[PROBLEM TO SOLVE] Only the lines from the first one through the line with "from math import atan2, tan" should be printed, exactly as they appear.

[RECORDED DATA]
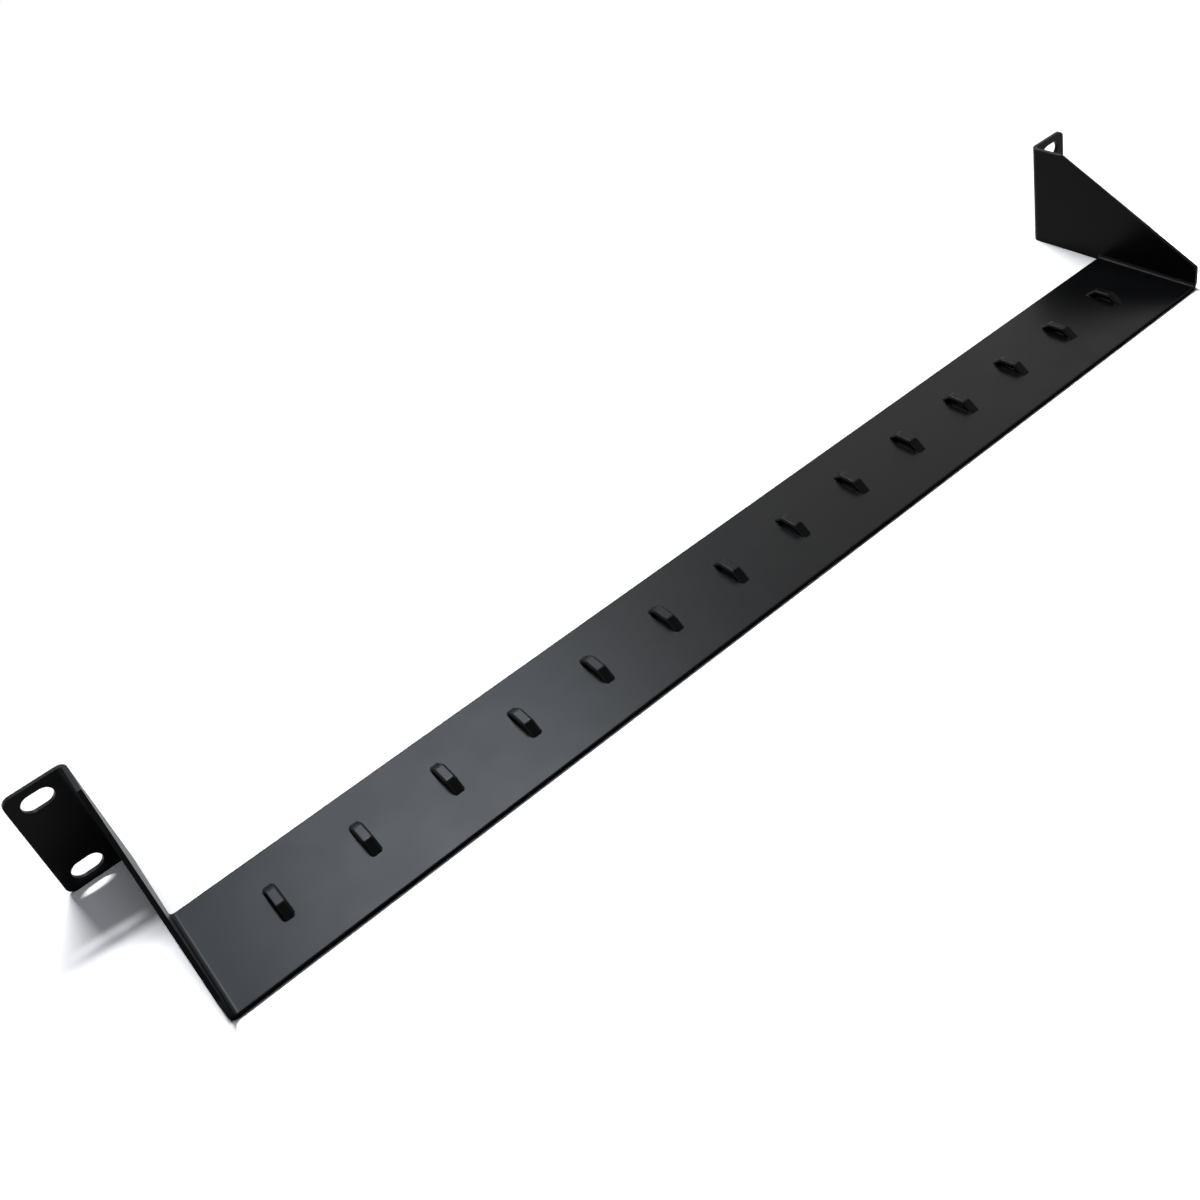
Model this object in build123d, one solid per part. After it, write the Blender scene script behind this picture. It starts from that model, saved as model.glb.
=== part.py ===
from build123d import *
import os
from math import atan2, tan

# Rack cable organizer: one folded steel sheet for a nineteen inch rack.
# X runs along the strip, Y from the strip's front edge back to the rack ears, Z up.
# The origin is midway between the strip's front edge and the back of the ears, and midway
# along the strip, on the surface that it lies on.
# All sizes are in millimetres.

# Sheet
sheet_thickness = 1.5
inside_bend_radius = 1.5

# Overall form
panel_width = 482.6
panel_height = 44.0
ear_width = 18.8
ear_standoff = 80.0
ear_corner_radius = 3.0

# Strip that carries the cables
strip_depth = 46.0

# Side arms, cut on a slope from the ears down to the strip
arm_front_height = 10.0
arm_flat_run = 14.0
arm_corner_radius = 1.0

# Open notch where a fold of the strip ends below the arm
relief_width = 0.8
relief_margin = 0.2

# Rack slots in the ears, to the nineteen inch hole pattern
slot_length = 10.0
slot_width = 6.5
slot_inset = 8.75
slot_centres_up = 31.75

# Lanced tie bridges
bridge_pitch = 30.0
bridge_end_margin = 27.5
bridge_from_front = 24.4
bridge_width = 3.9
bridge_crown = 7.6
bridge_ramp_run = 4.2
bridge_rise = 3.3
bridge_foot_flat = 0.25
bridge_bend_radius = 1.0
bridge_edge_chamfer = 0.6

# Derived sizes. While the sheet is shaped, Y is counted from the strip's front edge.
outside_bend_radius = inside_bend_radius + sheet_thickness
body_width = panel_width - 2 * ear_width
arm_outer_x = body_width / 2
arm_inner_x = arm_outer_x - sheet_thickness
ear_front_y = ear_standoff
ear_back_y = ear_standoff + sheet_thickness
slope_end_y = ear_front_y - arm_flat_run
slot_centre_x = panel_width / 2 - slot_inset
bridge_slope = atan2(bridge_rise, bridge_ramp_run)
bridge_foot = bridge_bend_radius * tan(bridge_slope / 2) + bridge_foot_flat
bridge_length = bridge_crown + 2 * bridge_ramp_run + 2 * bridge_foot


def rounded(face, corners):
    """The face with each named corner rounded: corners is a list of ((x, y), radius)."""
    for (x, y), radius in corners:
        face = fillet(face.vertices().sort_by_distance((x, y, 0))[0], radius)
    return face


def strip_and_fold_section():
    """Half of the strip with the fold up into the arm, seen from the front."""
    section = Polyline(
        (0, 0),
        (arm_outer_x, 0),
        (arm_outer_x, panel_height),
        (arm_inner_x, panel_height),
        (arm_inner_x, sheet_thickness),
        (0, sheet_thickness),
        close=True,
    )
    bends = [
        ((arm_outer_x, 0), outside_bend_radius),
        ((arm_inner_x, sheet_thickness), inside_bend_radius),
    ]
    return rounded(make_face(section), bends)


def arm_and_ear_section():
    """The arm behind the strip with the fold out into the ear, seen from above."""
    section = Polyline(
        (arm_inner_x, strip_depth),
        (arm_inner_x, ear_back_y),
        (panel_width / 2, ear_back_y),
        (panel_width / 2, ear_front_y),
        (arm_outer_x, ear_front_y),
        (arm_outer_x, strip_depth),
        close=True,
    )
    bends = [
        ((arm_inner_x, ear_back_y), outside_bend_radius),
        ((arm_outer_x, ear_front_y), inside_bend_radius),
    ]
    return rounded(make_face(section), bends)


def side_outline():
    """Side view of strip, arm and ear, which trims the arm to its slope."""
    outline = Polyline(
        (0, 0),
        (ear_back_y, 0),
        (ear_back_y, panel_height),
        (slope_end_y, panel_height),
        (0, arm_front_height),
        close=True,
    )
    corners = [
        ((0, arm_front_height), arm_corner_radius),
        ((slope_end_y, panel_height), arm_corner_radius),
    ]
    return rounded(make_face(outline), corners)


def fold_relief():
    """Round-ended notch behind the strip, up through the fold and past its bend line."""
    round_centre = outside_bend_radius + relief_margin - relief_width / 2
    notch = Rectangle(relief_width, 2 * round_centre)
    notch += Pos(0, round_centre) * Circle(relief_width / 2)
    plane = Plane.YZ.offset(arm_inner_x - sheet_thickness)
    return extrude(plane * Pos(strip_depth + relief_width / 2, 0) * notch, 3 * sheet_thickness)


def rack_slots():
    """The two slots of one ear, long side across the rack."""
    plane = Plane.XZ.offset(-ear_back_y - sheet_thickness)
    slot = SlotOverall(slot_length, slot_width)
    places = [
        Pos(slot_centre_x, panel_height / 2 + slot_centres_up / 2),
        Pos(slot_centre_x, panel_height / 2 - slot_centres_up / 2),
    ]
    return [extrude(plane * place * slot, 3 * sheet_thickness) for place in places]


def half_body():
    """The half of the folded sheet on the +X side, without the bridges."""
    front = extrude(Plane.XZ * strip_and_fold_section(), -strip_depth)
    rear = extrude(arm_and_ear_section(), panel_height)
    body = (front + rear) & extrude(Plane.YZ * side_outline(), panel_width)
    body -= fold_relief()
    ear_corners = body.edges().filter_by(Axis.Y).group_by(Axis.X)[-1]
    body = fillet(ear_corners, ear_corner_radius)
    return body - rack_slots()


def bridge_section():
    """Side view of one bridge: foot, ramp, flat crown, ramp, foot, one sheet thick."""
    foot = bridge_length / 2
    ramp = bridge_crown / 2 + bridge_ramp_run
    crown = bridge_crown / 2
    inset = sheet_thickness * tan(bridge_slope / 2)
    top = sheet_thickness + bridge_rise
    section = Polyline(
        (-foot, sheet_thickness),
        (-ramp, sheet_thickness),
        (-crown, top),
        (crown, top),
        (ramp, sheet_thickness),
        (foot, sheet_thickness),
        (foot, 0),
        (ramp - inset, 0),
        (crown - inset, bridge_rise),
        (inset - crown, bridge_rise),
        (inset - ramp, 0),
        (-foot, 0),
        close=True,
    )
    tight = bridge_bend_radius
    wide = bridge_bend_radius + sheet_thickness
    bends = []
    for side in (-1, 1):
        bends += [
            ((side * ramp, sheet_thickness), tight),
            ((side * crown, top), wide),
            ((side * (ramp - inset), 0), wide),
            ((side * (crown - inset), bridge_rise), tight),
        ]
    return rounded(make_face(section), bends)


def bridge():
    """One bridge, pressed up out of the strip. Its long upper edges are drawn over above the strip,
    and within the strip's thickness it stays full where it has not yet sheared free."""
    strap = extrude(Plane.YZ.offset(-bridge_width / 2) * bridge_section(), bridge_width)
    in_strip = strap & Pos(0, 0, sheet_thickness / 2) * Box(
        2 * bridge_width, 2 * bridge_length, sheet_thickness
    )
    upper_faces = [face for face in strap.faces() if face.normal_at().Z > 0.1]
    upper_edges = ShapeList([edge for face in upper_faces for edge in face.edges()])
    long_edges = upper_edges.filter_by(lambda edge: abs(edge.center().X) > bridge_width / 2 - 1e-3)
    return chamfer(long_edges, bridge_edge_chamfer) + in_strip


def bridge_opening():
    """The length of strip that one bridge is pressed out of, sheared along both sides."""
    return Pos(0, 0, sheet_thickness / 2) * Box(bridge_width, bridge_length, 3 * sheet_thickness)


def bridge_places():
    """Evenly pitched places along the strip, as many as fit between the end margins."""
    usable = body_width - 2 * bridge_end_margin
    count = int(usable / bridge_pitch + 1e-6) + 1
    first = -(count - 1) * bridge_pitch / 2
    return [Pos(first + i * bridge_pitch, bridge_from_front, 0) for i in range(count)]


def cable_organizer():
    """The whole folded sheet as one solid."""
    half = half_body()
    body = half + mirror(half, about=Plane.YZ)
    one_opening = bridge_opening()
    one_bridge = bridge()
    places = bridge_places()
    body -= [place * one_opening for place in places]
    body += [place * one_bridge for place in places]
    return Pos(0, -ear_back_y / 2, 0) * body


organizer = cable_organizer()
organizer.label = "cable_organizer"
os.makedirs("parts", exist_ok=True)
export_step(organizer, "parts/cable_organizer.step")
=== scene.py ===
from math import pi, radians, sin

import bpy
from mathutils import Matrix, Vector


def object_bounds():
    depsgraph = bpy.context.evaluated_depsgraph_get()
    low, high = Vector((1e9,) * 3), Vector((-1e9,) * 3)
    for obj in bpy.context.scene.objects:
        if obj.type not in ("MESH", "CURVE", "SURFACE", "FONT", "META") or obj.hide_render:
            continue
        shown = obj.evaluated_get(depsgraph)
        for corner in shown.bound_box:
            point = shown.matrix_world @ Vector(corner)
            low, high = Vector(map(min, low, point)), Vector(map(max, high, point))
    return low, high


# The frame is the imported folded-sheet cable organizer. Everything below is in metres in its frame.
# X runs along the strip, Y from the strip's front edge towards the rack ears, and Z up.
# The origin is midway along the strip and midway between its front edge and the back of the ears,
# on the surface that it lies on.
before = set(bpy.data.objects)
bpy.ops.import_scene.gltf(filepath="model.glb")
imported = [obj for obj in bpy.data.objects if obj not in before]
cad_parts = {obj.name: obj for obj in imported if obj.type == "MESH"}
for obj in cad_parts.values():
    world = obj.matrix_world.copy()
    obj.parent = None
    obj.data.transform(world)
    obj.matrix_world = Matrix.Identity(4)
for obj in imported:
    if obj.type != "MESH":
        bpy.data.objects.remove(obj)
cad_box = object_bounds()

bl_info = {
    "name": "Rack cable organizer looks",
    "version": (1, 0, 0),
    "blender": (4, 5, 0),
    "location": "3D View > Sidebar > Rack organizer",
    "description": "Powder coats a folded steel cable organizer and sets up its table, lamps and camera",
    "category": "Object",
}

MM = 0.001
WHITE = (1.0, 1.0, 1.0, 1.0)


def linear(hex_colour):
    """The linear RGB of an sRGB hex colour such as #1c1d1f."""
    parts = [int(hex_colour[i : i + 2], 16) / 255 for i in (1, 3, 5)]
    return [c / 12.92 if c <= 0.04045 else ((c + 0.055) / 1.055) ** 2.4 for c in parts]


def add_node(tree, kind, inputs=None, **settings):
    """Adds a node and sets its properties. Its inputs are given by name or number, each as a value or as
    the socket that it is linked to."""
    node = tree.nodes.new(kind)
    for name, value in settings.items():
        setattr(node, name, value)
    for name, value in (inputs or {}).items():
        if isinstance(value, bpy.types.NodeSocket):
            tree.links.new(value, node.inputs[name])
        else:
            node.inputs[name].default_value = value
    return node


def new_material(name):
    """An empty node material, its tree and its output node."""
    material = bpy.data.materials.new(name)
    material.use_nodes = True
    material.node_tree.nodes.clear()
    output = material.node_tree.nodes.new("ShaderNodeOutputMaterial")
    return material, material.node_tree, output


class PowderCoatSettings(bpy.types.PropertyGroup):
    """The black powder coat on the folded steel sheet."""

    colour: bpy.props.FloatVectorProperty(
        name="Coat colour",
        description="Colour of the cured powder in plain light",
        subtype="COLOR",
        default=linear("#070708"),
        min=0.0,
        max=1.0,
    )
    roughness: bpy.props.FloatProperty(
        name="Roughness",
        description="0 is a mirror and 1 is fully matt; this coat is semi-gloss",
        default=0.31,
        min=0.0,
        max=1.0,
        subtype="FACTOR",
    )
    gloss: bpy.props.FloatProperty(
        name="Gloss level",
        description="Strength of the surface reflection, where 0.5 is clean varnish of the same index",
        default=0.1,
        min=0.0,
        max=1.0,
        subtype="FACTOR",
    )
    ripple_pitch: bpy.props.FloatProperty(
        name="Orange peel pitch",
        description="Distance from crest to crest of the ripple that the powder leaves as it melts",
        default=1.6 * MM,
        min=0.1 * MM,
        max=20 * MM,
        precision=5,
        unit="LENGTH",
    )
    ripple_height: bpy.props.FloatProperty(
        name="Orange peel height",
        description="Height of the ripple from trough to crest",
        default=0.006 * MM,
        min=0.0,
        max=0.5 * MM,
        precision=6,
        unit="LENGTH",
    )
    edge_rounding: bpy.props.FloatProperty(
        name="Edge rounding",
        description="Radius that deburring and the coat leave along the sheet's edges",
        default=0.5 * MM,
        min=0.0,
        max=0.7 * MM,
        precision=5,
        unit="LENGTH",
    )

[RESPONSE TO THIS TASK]
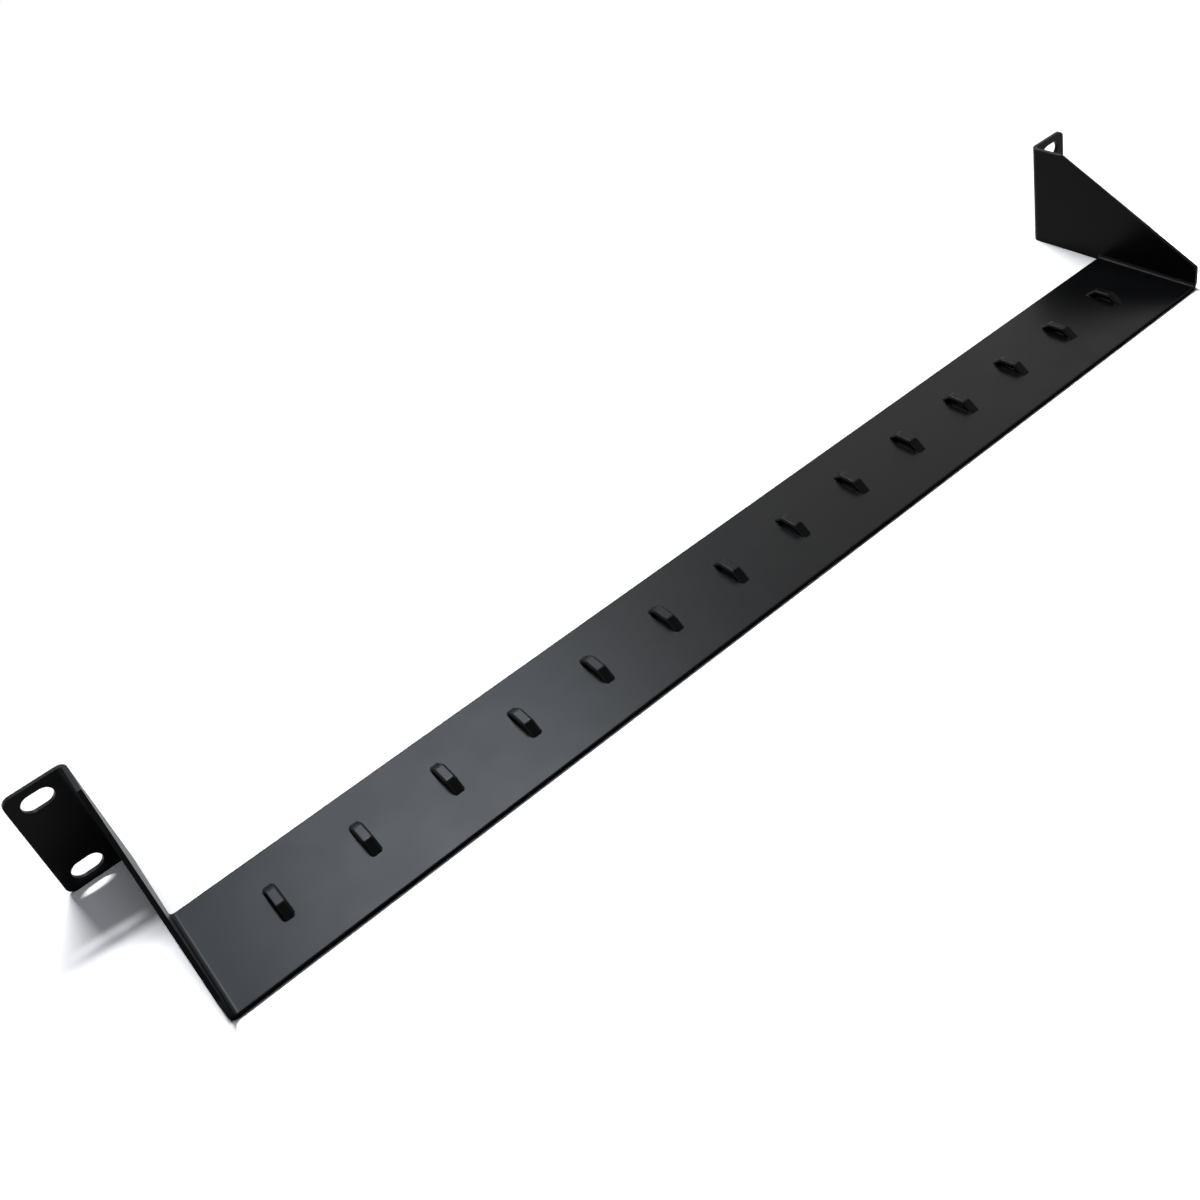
Model this object in build123d, one solid per part. After it, write the Blender scene script behind this picture. It starts from that model, saved as model.glb.
=== part.py ===
from build123d import *
import os
from math import atan2, tan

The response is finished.